Canstar Community News is a newspaper company in Winnipeg, Manitoba, Canada. It owns and operates six community newspapers in the Winnipeg area.

History
Five of those newspapers, The Lance, The Metro, The Herald, The Headliner and The Times began as local area papers as early as 1917. Over the course of years, they became part of the Transcontinental Media newspaper company. In 2004, the papers were sold by Transcontinental to FP Canadian Newspapers, owners of the Winnipeg Free Press. Included in the deal were flyer distribution operations in Brandon and Thunder Bay. The new company was rebranded as Canstar Community News.

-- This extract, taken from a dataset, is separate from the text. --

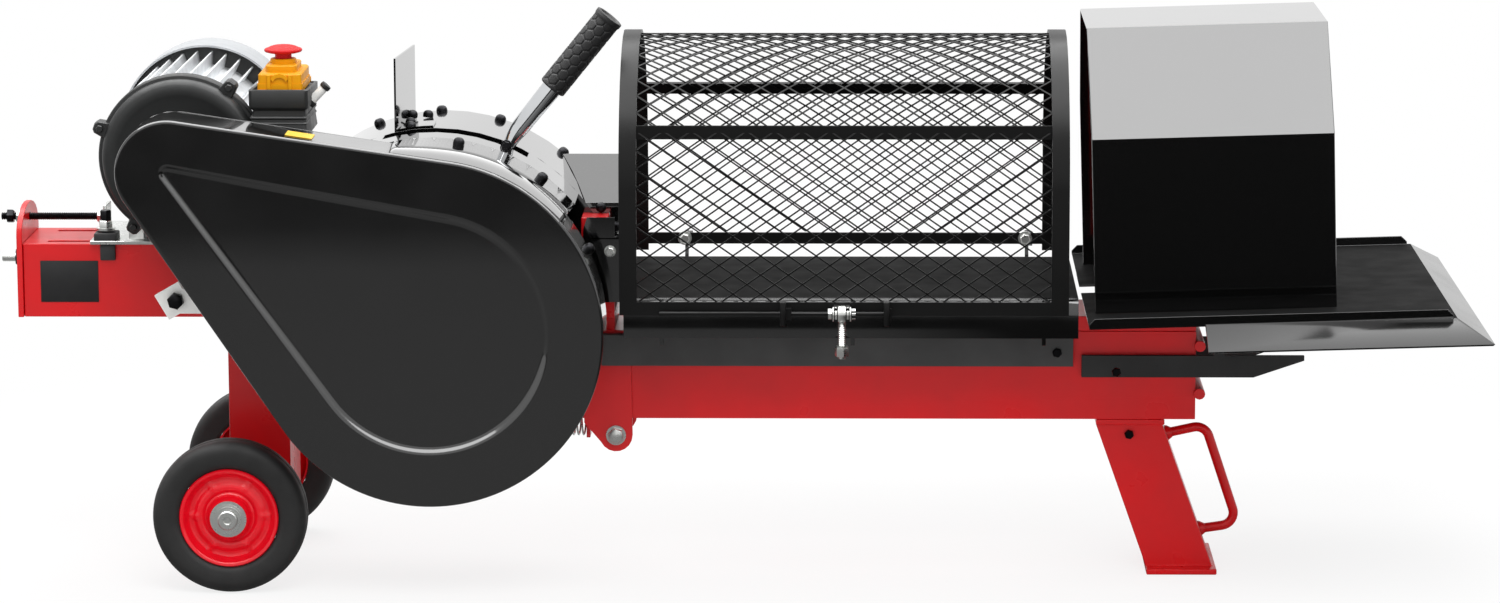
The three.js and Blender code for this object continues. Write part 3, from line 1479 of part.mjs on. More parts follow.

In 2009, the Lance was divided into two community newspapers to better cover the expanding and developing Winnipeg South area, and The Sou'wester was born.

Two niche publications, Uptown Magazine, an alternative news-and-entertainment weekly, and The Prime Times, a seniors' paper, were purchased from Rosebud Communications in 2005. The Prime Times ceased publication in November 2011 and Canstar and FP Canadian Newspapers launched a bi-monthly magazine, Winnipeg Boomer, on Nov. 26, 2011. Winnipeg Boomer ceased publication with its October 2012 issue and Uptown Magazine ceased publication as a standalone weekly newspaper on Oct. 25, 2012. It was relaunched as a section of the Thursday edition of the Winnipeg Free Press on Nov. 1, 2012.

In 2007, the newspapers' website, www.weeklies.ca, won first place, for best website in class, at the Canadian Community Newspaper Association (CCNA) awards. That website no longer exists, as the papers are now accessed through a new URL, canstarnews.com, or via the Winnipeg Free Press website.

In March 2007, the employees of Canstar Community News had a vote to determine union membership in the Communications, Energy and Paperworkers Union. The results of the vote have not been released, however, the employees did form a union.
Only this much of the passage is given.